Gatos e Fantasmas Os ucranianos também produziram heróis bastante dúbios. Como os mitos sobre a “Pantera de Kharkiv” – os posts sobre um gato chamado Mikael, que teria detetado quatro snipers russos, tornaram-se virais mesmo após serem desmentidos – ou sobre o “fantasma de Kiev”, que se dizia ter abatido seis caças russos, até que se provou que os vídeos eram de um jogo de computador.
“Para incontáveis pessoas, partilhar noticias dos sucessos ucranianos – sejam reais ou não – é a maneira mais imediata de mostrar solidariedade”, escreveu Elisabeth Braw, investigadora American Enterprise Institut, na Foreign Policy. Contudo, “o caminho da Ucrânia rumo à vitória será sangrento e doloroso”, alertou, notando que o entusiasmo com mitos “menospreza os incríveis esforços dos soldados e civis ucranianos, distrai do seu empenho e atos heroicos”.

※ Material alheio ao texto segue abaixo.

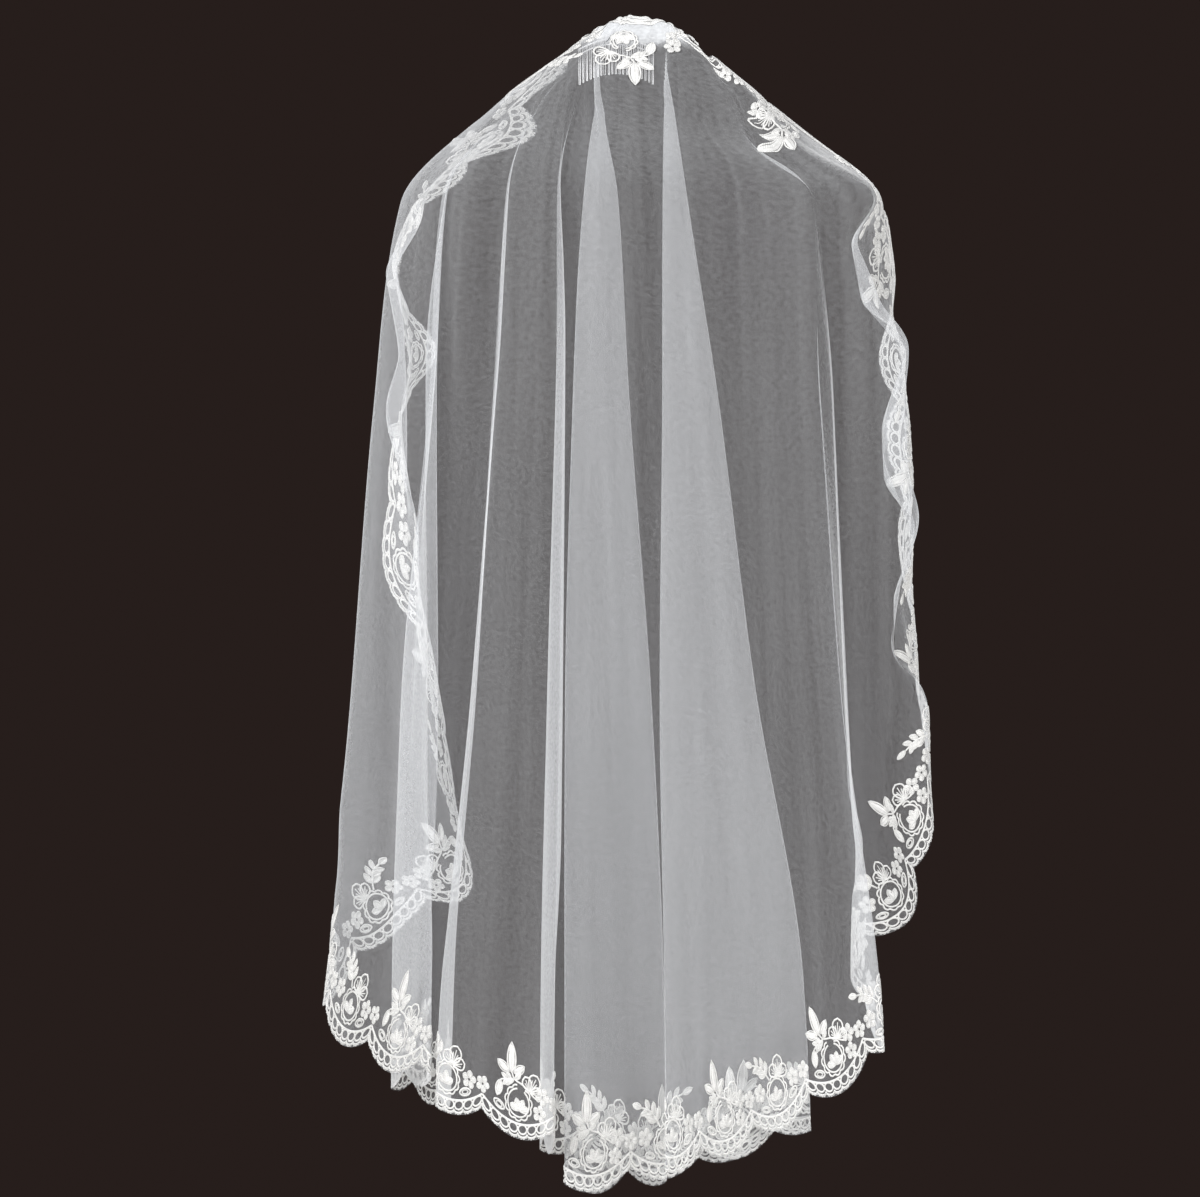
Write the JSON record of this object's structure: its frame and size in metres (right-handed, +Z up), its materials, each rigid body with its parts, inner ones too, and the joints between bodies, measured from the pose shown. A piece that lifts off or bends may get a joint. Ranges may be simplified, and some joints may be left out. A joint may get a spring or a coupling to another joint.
{
  "type": "bridal veil",
  "caption": "Short oval bridal veil of sheer net with a scalloped corded lace edging all round, gathered on a hair comb and hanging in open folds.",
  "frame": {"origin": "middle of the hair comb, at the top of the veil's back", "axes": "+Z up, +Y the way the wearer faces, +X to the wearer's right; the back of the veil is towards -Y"},
  "size_m": [0.5338, 0.2818, 1.0259],
  "materials": {
    "tulle": "fine sheer net, soft and matt",
    "lace": "corded embroidery on net, with a scalloped edge",
    "comb_metal": "thin bright wire comb"
  },
  "bodies": {
    "root": {"tulle": "tulle", "edging_left": "lace", "edging_hem": "lace", "edging_right": "lace", "edging_crown": "lace", "comb": "comb_metal"}
  },
  "joints": []
}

Falamos de atos como os de Valentyna Pushych, uma paramédica ucraniana, baleada quando tentava retirar civis da capital. Era conhecida como Romashka, ou “margarida”, uma jovem que não hesitava “pôr-se debaixo das balas” para resgatar gente em perigo, contaram os seus amigos à Associated Press, enquanto enterravam Romashka sob uma bandeira ucraniana.